Write out all of the data exactly as it appears.
## Start DATASET SECTION
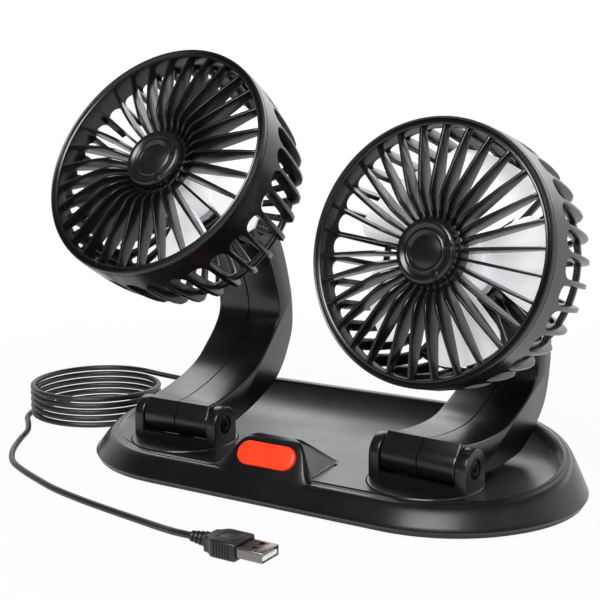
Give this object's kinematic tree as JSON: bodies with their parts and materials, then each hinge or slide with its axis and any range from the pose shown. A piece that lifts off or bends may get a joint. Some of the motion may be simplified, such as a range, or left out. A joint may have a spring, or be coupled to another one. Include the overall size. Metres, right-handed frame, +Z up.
{
  "type": "dual head car fan",
  "caption": "Dashboard fan: caged fan heads on curved folding arms, each on a turntable of one long oval base with an oval push button, and a coiled cord with a USB plug.",
  "frame": {"origin": "centre of the rubber pad's underside, on the table", "axes": "+Z up, +X along the base to the viewer's right, -Y towards the button side"},
  "size_m": [0.3225, 0.213, 0.1985],
  "materials": {
    "black_abs": "satin black moulded ABS",
    "black_rubber": "matt black rubber",
    "orange_abs": "glossy orange-red ABS",
    "grey_blade_plastic": "pale grey translucent plastic",
    "steel": "zinc plated steel",
    "nickel_plate": "nickel plated sheet",
    "green_board": "green circuit board",
    "cord_pvc": "black soft PVC",
    "white_insert": "white contact carrier"
  },
  "bodies": {
    "base": {"base_shell": "black_abs", "base_plate": "black_abs", "base_pad": "black_rubber", "base_screw_1": "steel", "base_screw_2": "steel", "base_screw_3": "steel", "base_screw_4": "steel", "button_switch": "black_abs", "circuit_board": "green_board", "cord_gland": "black_rubber", "cord_lead": "cord_pvc", "cord_coil": "cord_pvc", "cord_run": "cord_pvc", "plug_boot": "black_rubber", "plug_body": "cord_pvc", "plug_shell": "nickel_plate", "plug_insert": "white_insert"},
    "speed_button": {"speed_button": "orange_abs"},
    "left_turntable": {"left_swivel_bracket": "black_abs", "left_swivel_retainer": "black_abs", "left_hinge_pin": "steel"},
    "left_arm": {"left_arm_left_half": "black_abs", "left_arm_right_half": "black_abs", "left_tilt_pin": "steel"},
    "left_head": {"left_rear_cage": "black_abs", "left_front_grille": "black_abs", "left_hub_cap": "black_abs", "left_fan_motor": "steel"},
    "left_impeller": {"left_motor_shaft": "steel", "left_impeller": "grey_blade_plastic"},
    "right_turntable": {"right_swivel_bracket": "black_abs", "right_swivel_retainer": "black_abs", "right_hinge_pin": "steel"},
    "right_arm": {"right_arm_left_half": "black_abs", "right_arm_right_half": "black_abs", "right_tilt_pin": "steel"},
    "right_head": {"right_rear_cage": "black_abs", "right_front_grille": "black_abs", "right_hub_cap": "black_abs", "right_fan_motor": "steel"},
    "right_impeller": {"right_motor_shaft": "steel", "right_impeller": "grey_blade_plastic"}
  },
  "joints": [
    {"name": "left_swivel", "type": "hinge", "parent": "base", "child": "left_turntable", "pos_m": [-0.065, -0.02775, 0.0132], "axis": [0, 0, 1], "range_deg": [-45, 45]},
    {"name": "left_fold", "type": "hinge", "parent": "left_turntable", "child": "left_arm", "pos_m": [-0.065, -0.02775, 0.02288], "axis": [-1, 0, 0], "range_deg": [-23.8, 17.8]},
    {"name": "left_tilt", "type": "hinge", "parent": "left_arm", "child": "left_head", "pos_m": [-0.065, 0.01212, 0.11328], "axis": [-1, 0, 0], "range_deg": [-49, 42.5]},
    {"name": "left_spin", "type": "hinge", "parent": "left_head", "child": "left_impeller", "pos_m": [-0.065, -0.04822, 0.14954], "axis": [0, -0.8572, 0.515], "continuous": true},
    {"name": "right_swivel", "type": "hinge", "parent": "base", "child": "right_turntable", "pos_m": [0.065, -0.02775, 0.0132], "axis": [0, 0, 1], "range_deg": [-40, 50]},
    {"name": "right_fold", "type": "hinge", "parent": "right_turntable", "child": "right_arm", "pos_m": [0.065, -0.02775, 0.02288], "axis": [-0.9962, 0.0872, 0], "range_deg": [-41, 0.6]},
    {"name": "right_tilt", "type": "hinge", "parent": "right_arm", "child": "right_head", "pos_m": [0.07065, 0.03682, 0.09745], "axis": [-0.9962, 0.0872, 0], "range_deg": [-14, 77.5]},
    {"name": "right_spin", "type": "hinge", "parent": "right_head", "child": "right_impeller", "pos_m": [0.06468, -0.03137, 0.11388], "axis": [-0.0847, -0.9687, 0.2334], "continuous": true},
    {"name": "button_press", "type": "slide", "parent": "base", "child": "speed_button", "axis": [0, 0.8342, -0.5515], "range_m": [0, 0.0008], "stiffness_N_per_m": 1000, "springref_m": -0.0005}
  ]
}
## End DATASET SECTION
■ EXPECTED ANSWER:
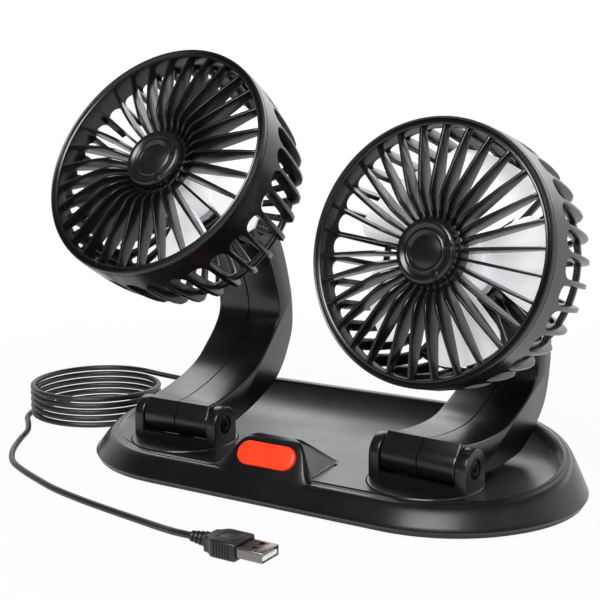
Give this object's kinematic tree as JSON: bodies with their parts and materials, then each hinge or slide with its axis and any range from the pose shown. A piece that lifts off or bends may get a joint. Some of the motion may be simplified, such as a range, or left out. A joint may have a spring, or be coupled to another one. Include the overall size. Metres, right-handed frame, +Z up.
{
  "type": "dual head car fan",
  "caption": "Dashboard fan: caged fan heads on curved folding arms, each on a turntable of one long oval base with an oval push button, and a coiled cord with a USB plug.",
  "frame": {"origin": "centre of the rubber pad's underside, on the table", "axes": "+Z up, +X along the base to the viewer's right, -Y towards the button side"},
  "size_m": [0.3225, 0.213, 0.1985],
  "materials": {
    "black_abs": "satin black moulded ABS",
    "black_rubber": "matt black rubber",
    "orange_abs": "glossy orange-red ABS",
    "grey_blade_plastic": "pale grey translucent plastic",
    "steel": "zinc plated steel",
    "nickel_plate": "nickel plated sheet",
    "green_board": "green circuit board",
    "cord_pvc": "black soft PVC",
    "white_insert": "white contact carrier"
  },
  "bodies": {
    "base": {"base_shell": "black_abs", "base_plate": "black_abs", "base_pad": "black_rubber", "base_screw_1": "steel", "base_screw_2": "steel", "base_screw_3": "steel", "base_screw_4": "steel", "button_switch": "black_abs", "circuit_board": "green_board", "cord_gland": "black_rubber", "cord_lead": "cord_pvc", "cord_coil": "cord_pvc", "cord_run": "cord_pvc", "plug_boot": "black_rubber", "plug_body": "cord_pvc", "plug_shell": "nickel_plate", "plug_insert": "white_insert"},
    "speed_button": {"speed_button": "orange_abs"},
    "left_turntable": {"left_swivel_bracket": "black_abs", "left_swivel_retainer": "black_abs", "left_hinge_pin": "steel"},
    "left_arm": {"left_arm_left_half": "black_abs", "left_arm_right_half": "black_abs", "left_tilt_pin": "steel"},
    "left_head": {"left_rear_cage": "black_abs", "left_front_grille": "black_abs", "left_hub_cap": "black_abs", "left_fan_motor": "steel"},
    "left_impeller": {"left_motor_shaft": "steel", "left_impeller": "grey_blade_plastic"},
    "right_turntable": {"right_swivel_bracket": "black_abs", "right_swivel_retainer": "black_abs", "right_hinge_pin": "steel"},
    "right_arm": {"right_arm_left_half": "black_abs", "right_arm_right_half": "black_abs", "right_tilt_pin": "steel"},
    "right_head": {"right_rear_cage": "black_abs", "right_front_grille": "black_abs", "right_hub_cap": "black_abs", "right_fan_motor": "steel"},
    "right_impeller": {"right_motor_shaft": "steel", "right_impeller": "grey_blade_plastic"}
  },
  "joints": [
    {"name": "left_swivel", "type": "hinge", "parent": "base", "child": "left_turntable", "pos_m": [-0.065, -0.02775, 0.0132], "axis": [0, 0, 1], "range_deg": [-45, 45]},
    {"name": "left_fold", "type": "hinge", "parent": "left_turntable", "child": "left_arm", "pos_m": [-0.065, -0.02775, 0.02288], "axis": [-1, 0, 0], "range_deg": [-23.8, 17.8]},
    {"name": "left_tilt", "type": "hinge", "parent": "left_arm", "child": "left_head", "pos_m": [-0.065, 0.01212, 0.11328], "axis": [-1, 0, 0], "range_deg": [-49, 42.5]},
    {"name": "left_spin", "type": "hinge", "parent": "left_head", "child": "left_impeller", "pos_m": [-0.065, -0.04822, 0.14954], "axis": [0, -0.8572, 0.515], "continuous": true},
    {"name": "right_swivel", "type": "hinge", "parent": "base", "child": "right_turntable", "pos_m": [0.065, -0.02775, 0.0132], "axis": [0, 0, 1], "range_deg": [-40, 50]},
    {"name": "right_fold", "type": "hinge", "parent": "right_turntable", "child": "right_arm", "pos_m": [0.065, -0.02775, 0.02288], "axis": [-0.9962, 0.0872, 0], "range_deg": [-41, 0.6]},
    {"name": "right_tilt", "type": "hinge", "parent": "right_arm", "child": "right_head", "pos_m": [0.07065, 0.03682, 0.09745], "axis": [-0.9962, 0.0872, 0], "range_deg": [-14, 77.5]},
    {"name": "right_spin", "type": "hinge", "parent": "right_head", "child": "right_impeller", "pos_m": [0.06468, -0.03137, 0.11388], "axis": [-0.0847, -0.9687, 0.2334], "continuous": true},
    {"name": "button_press", "type": "slide", "parent": "base", "child": "speed_button", "axis": [0, 0.8342, -0.5515], "range_m": [0, 0.0008], "stiffness_N_per_m": 1000, "springref_m": -0.0005}
  ]
}